I had a passion within me to be a significant somebody academically. Yet I was a Christian now. My priorities had changed. I would settle for being a part-time professional, raising children, yet underneath creating and fulfilling my destiny. Little did I realize that Tom shared none of my passion or drive for building up wealth. He had no desire to accumulate wealth. All he wanted to do was one day to serve Jesus, whom he loved, full time. I wanted to be a famous somebody; he did not care if he was nobody. I desired to have recognition; he needed no recognition. In our churches, we sing songs he has written, yet no one knows he wrote them.

Tom worked as an engineer from 1980 to 1998 and served the church. He allowed me to accumulate much of our earnings in a 401K. I insisted on doing this because I knew in my dread of dreads that he would enter full-time service to Jesus, which would knock our income 80%. The pain that would encompass me was intense. Yet he would not do that without consulting me.

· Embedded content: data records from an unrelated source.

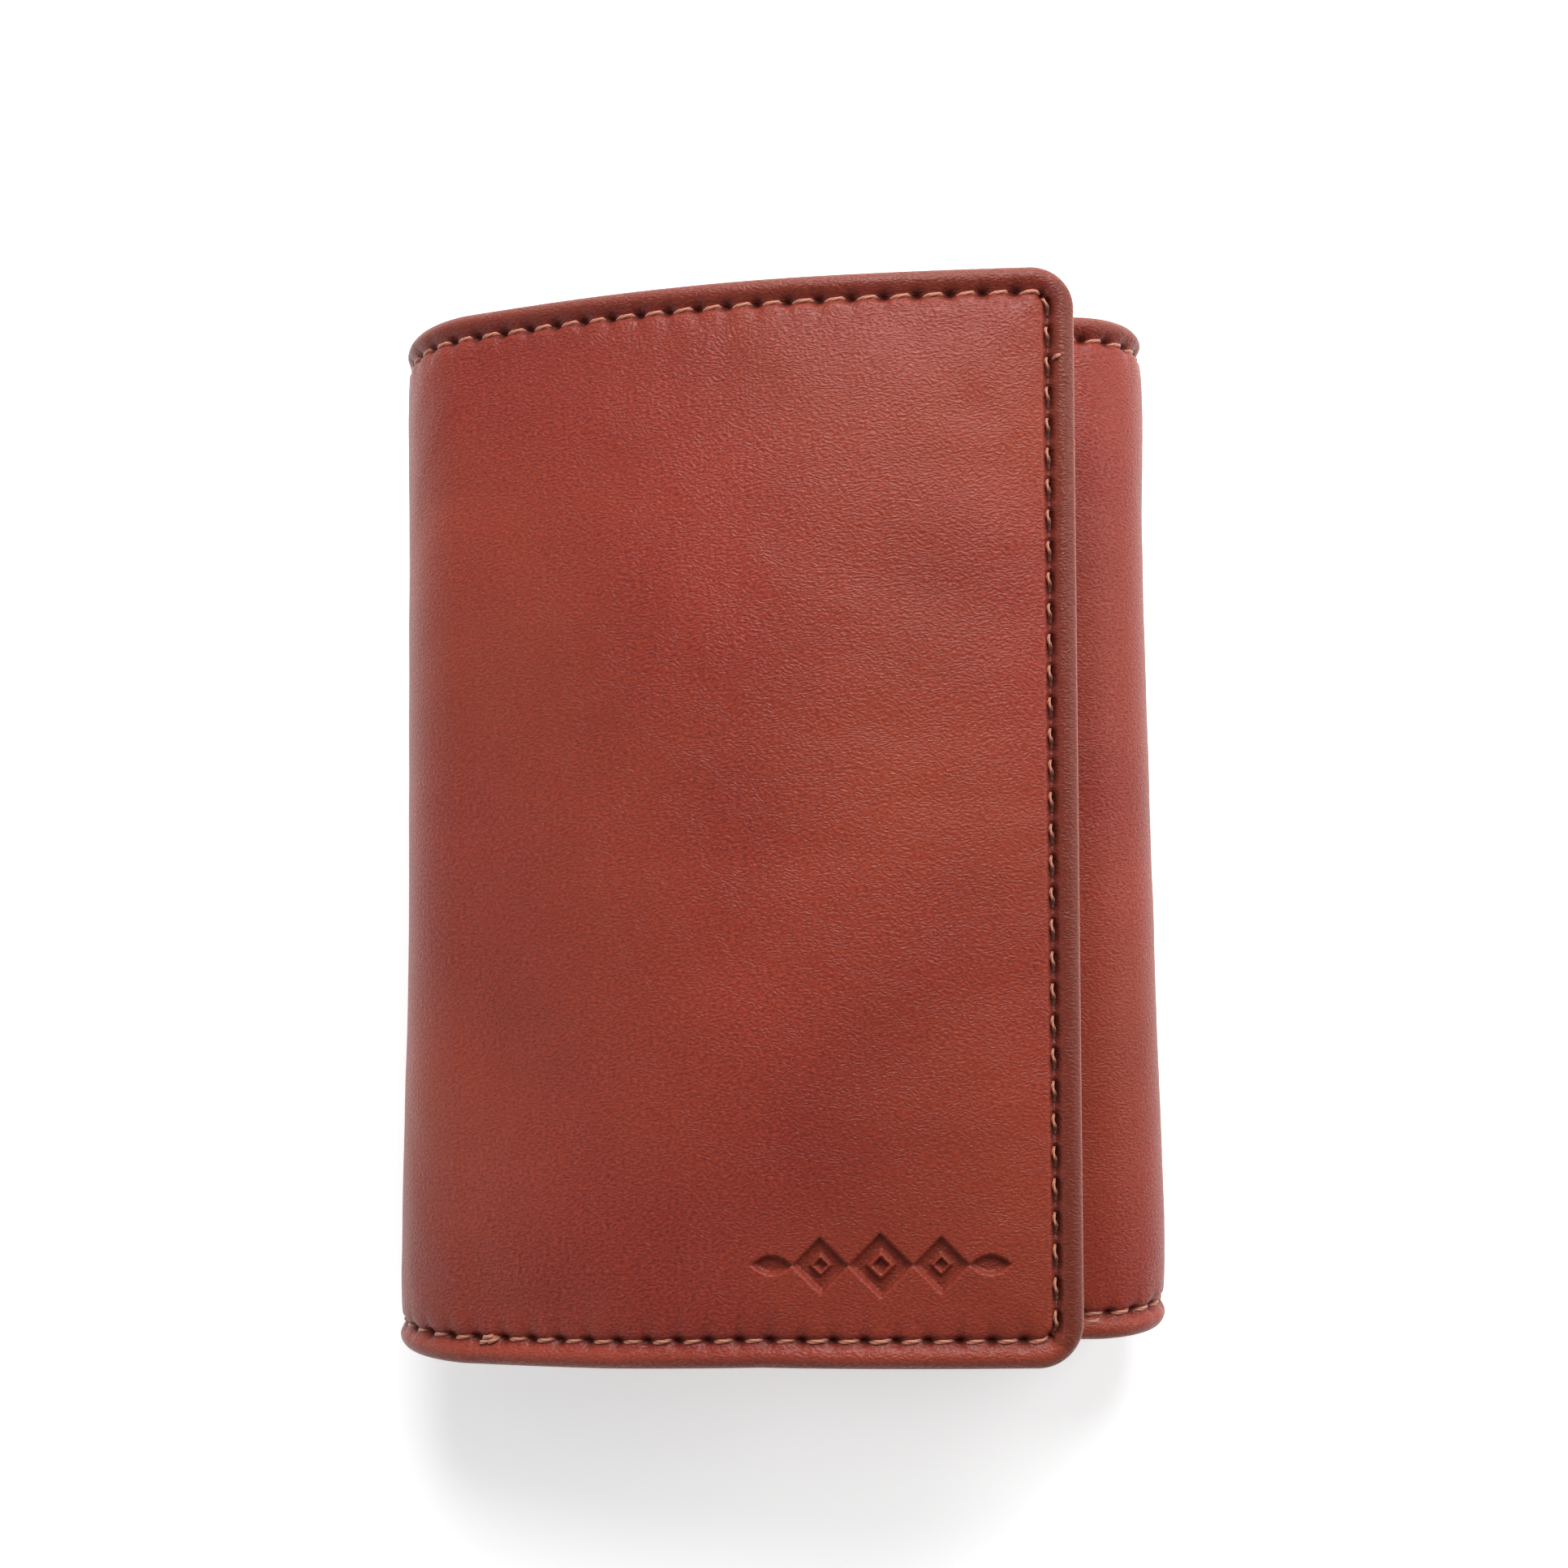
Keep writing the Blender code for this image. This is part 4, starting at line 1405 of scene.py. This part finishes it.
# Each softbox: its place, its width, its power in watts and its colour.
SOFTBOXES = {
    "key_softbox": ((0.05, 0.36, 0.32), 0.34, 2.9, (1, 1, 1)),
    "side_softbox": ((0.36, 0.12, 0.24), 0.22, 0.7, (1, 1, 1)),
    "fill_softbox": ((-0.40, -0.14, 0.20), 0.25, 0.28, (0.84, 0.93, 1.0)),
}
HORIZON_LIGHT = (1.0, 0.99, 0.965, 1)
ZENITH_LIGHT = (0.15, 0.15, 0.15, 1)
SKY_STRENGTH = 0.86

LENS = 41.0
CAMERA_PLACE = (6.6 * MM, -11.8 * MM, 208.2 * MM)
CAMERA_PITCH, CAMERA_YAW, CAMERA_ROLL = (math.radians(angle) for angle in (4.72, 1.77, -0.83))


def add_stage():
    mesh = bpy.data.meshes.new("floor")
    half = FLOOR_SIDE / 2
    corners = [(-half, -half, 0), (half, -half, 0), (half, half, 0), (-half, half, 0)]
    mesh.from_pydata(corners, [], [(0, 1, 2, 3)])
    mesh.materials.append(stage_material())
    floor = bpy.data.objects.new("floor", mesh)
    bpy.context.scene.collection.objects.link(floor)
    floor.location.z = -FLOOR_GAP


def add_light(name, place, size, power, colour):
    data = bpy.data.lights.new(name, "AREA")
    data.shape = "DISK"
    data.size = size
    data.energy = power
    data.color = colour
    light = bpy.data.objects.new(name, data)
    bpy.context.scene.collection.objects.link(light)
    light.location = place
    light.rotation_euler = (Vector(WALLET_MIDDLE) - Vector(place)).to_track_quat("-Z", "Y").to_euler()


def add_lights():
    """Three softboxes, and a sky that is bright round the horizon and dim overhead."""
    world = bpy.data.worlds.new("studio")
    world.use_nodes = True
    tree = world.node_tree
    direction = tree.nodes.new("ShaderNodeTexCoord").outputs["Generated"]
    height = tree.nodes.new("ShaderNodeSeparateXYZ")
    tree.links.new(direction, height.inputs[0])
    ramp = tree.nodes.new("ShaderNodeValToRGB")
    stops = ((0.05, HORIZON_LIGHT), (0.85, ZENITH_LIGHT))
    for element, (position, colour) in zip(ramp.color_ramp.elements, stops):
        element.position = position
        element.color = colour
    tree.links.new(height.outputs["Z"], ramp.inputs["Fac"])
    tree.links.new(ramp.outputs["Color"], tree.nodes["Background"].inputs["Color"])
    tree.nodes["Background"].inputs["Strength"].default_value = SKY_STRENGTH
    bpy.context.scene.world = world
    for name, (place, size, power, colour) in SOFTBOXES.items():
        add_light(name, place, size, power, colour)


def add_camera():
    """The main view: from above, a little to the right and below the middle."""
    data = bpy.data.cameras.new("camera")
    data.lens = LENS
    camera = bpy.data.objects.new("camera", data)
    bpy.context.scene.collection.objects.link(camera)
    turn = Matrix.Rotation(CAMERA_YAW, 4, "Y") @ Matrix.Rotation(CAMERA_PITCH, 4, "X")
    turn = turn @ Matrix.Rotation(CAMERA_ROLL, 4, "Z")
    camera.matrix_world = Matrix.Translation(CAMERA_PLACE) @ turn
    data.clip_start = 0.01
    bpy.context.scene.camera = camera


add_hide()
add_stitches()
add_dividers()
add_padding()
add_pockets()
add_window()
add_stage()
add_lights()
add_camera()
bpy.context.scene.view_settings.view_transform = "Standard"
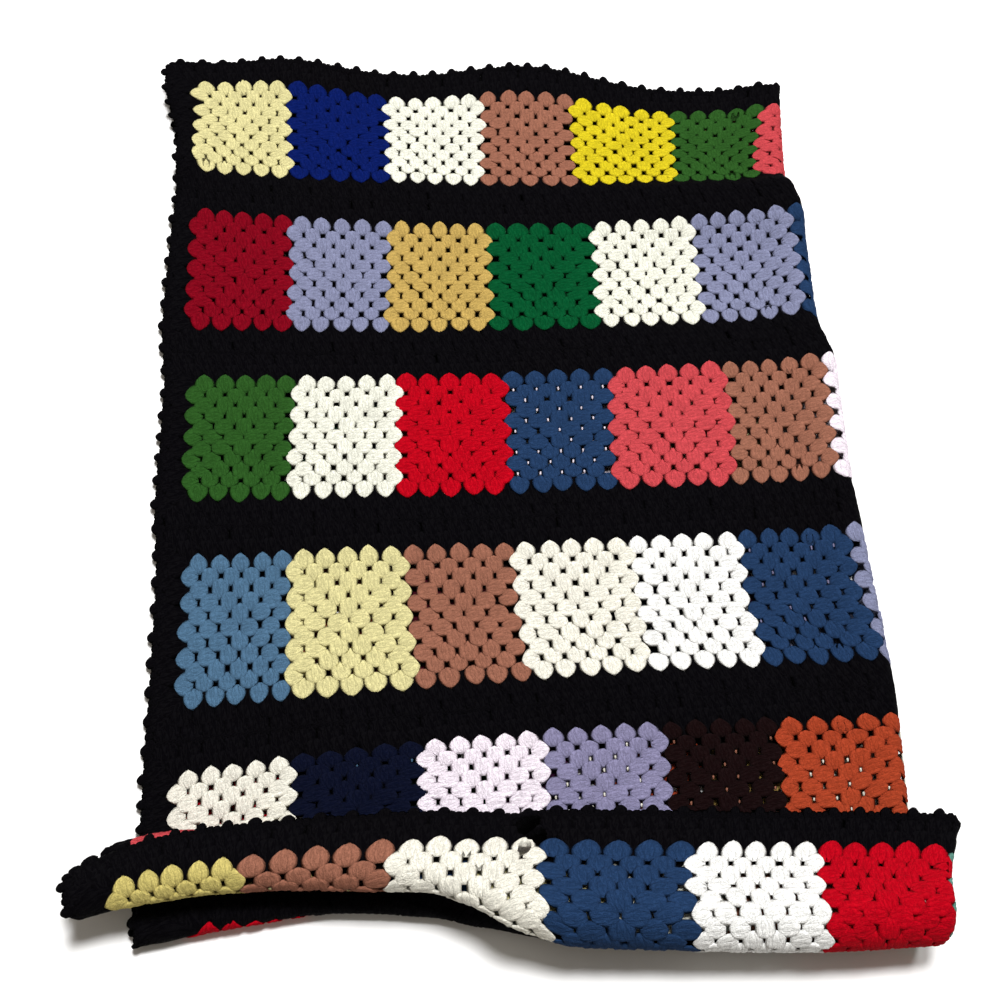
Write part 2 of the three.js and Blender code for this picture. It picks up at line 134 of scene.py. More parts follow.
# The turned end at places from left to right. From the line the cloth turns up through the low turn,
# runs back, turns in the crease, runs forward, turns over the crest and droops along its top. Turns
# are in degrees, and short is how much sooner the inner layer ends.
SECTIONS = [  # x, line, low, low arc, back, crease, crease arc, forward, crest, crest arc, top, droop, short
    (-410, -78, 176, 36, 71, -178, 14, 31, 208, 60, 22, 8, 12),
    (-340, -68, 176, 36, 78, -178, 14, 31, 204, 67, 30, 8, 16),
    (-280, -57, 176, 36, 71, -178, 14, 25, 201, 70, 31, 10, 18),
    (-150, -40, 172, 36, 52, -172, 14, 19, 198, 69, 42, 22, 24),
    (-70, -43, 164, 36, 48, -158, 14, 14, 200, 61, 54, 20, 22),
    (-20, -51, 158, 36, 37, -146, 14, 11, 194, 54, 74, 18, 16),
    (30, -54, 118, 38, 14, -50, 12, 8, 154, 60, 92, 0, 14),
    (75, -54, 96, 45, 8, -8, 9, 8, 132, 70, 82, -14, 14),
    (300, -56, 90, 44, 6, 0, 8, 6, 139, 70, 88, -26, 14),
    (450, -50, 90, 42, 5, 0, 8, 5, 130, 65, 74, -22, 12),
]
# Soft rises of the top layer.
RUMPLES = [  # x, y, reach across, reach far, reach near, height
    (300, 800, 150, 16, 60, 22),
    (-440, 985, 60, 60, 90, 20),
    (-420, 850, 30, 30, 30, 14),
    (-290, 1000, 70, 40, 60, 7),
    (40, 1000, 90, 40, 70, 7),
    (-120, 800, 190, 30, 40, 5),
    (120, 590, 240, 30, 40, 4),
    (-200, 350, 200, 40, 40, 4),
    (200, 175, 230, 30, 45, 5),
]


def ease(t):
    """0 to 1 with a soft start and end."""
    t = np.clip(t, 0.0, 1.0)
    return t * t * (3 - 2 * t)


def lerp(a, b, t):
    return a + (b - a) * t


def through(rows, value):
    """Smooth curve through a table's rows that never overshoots; one array per column."""
    table = np.array(rows, float)
    key, table = table[:, 0], table[:, 1:]
    step = np.diff(key)
    rise = np.diff(table, axis=0) / step[:, None]
    before, after = rise[:-1], rise[1:]
    same = before * after > 0
    total = np.where(same, before + after, 1.0)
    inner = np.where(same, 2 * before * after / total, 0.0)
    slope = np.vstack([rise[:1], inner, rise[-1:]])
    i = np.clip(np.searchsorted(key, value, side="right") - 1, 0, len(step) - 1)
    t = (value - key[i]) / step[i]
    out = []
    for c in range(table.shape[1]):
        a, b = table[i, c], table[i + 1, c]
        sa, sb = slope[i, c] * step[i], slope[i + 1, c] * step[i]
        s = np.clip(t, 0, 1)
        s2, s3 = s * s, s * s * s
        y = a * (2 * s3 - 3 * s2 + 1) + sa * (s3 - 2 * s2 + s) + b * (3 * s2 - 2 * s3) + sb * (s3 - s2)
        out.append(y + np.where(t < 0, sa * t, 0) + np.where(t > 1, sb * (t - 1), 0))
    return out


LIE_ROWS = [(0.0, *FAR_EDGE)] + [
    (strip * STRIP + BAND + (SQUARE_LENGTH if edge == "near" else 0), *rest)
    for strip, edge, *rest in LIE
]
SIDE_ROWS = [
    (along, rim, rim + RIM_STEP, fold, FOLD_ROUND) for along, _, _, _, rim, fold in LIE_ROWS
] + TURNED
LAST_LIE = LIE_ROWS[-1][0]


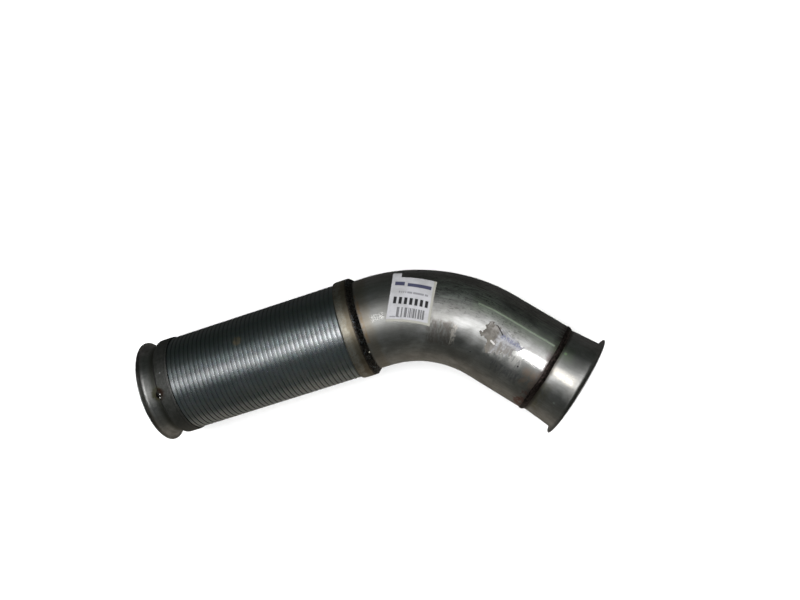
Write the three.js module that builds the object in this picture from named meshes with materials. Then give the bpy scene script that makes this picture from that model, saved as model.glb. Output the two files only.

Tom took a leave of absence from work in 1987 to be in a full-time training program for a year. He was in the heavenlies daily. It was so good to see him so happy. Yet I was suffering. I could not handle this. To me every day he did not work was a day wasted. I continued to work part time, and that was enough to pay our bills. To me the right way to live was to save 70% and live on 30%. To do otherwise was destroying me. To live from pay check to pay check was despicable and lowly to me. It was fine for Americans but not for me. Tom was gone for weeks at a time. The feeling of abandonment flooded me. This one year would damage our marriage. Yet I said nothing to him. I just kept telling myself, “After this is all over and done, when he goes back to work, everything will go back to normal.” It did not. We were on a rapid downward course, and our marriage was in trouble.

I felt unloved, uncared for, abandoned, and used. Yet when he came home, he loved me so much, I was lost in his love. Then he would leave, and I would enter an intense cycle of suffering.
I remember one evening, I could not face another day of being “used.” I determined that I would leave my two children at our babysitters and leave Chicago…go somewhere and start my life all over again. I could no longer go against everything that was me…. As I was thinking this I got a phone call. It was Tom. He said, “JaeHi, I am leaving now. I will be home in seven hours. That will be around 2 or 3 AM, and I did not want to scare you.” I said OK and fell back on my wet pillow.

He spent the next two weeks just with me and promised me that he would go back to work after the training ended. I asked him what made him come back that night. He said, “The Lord told me that I needed to take care of you. I felt I could take on the world, but the Lord told me to take care of you first.” I cried. God was real. That was 1987.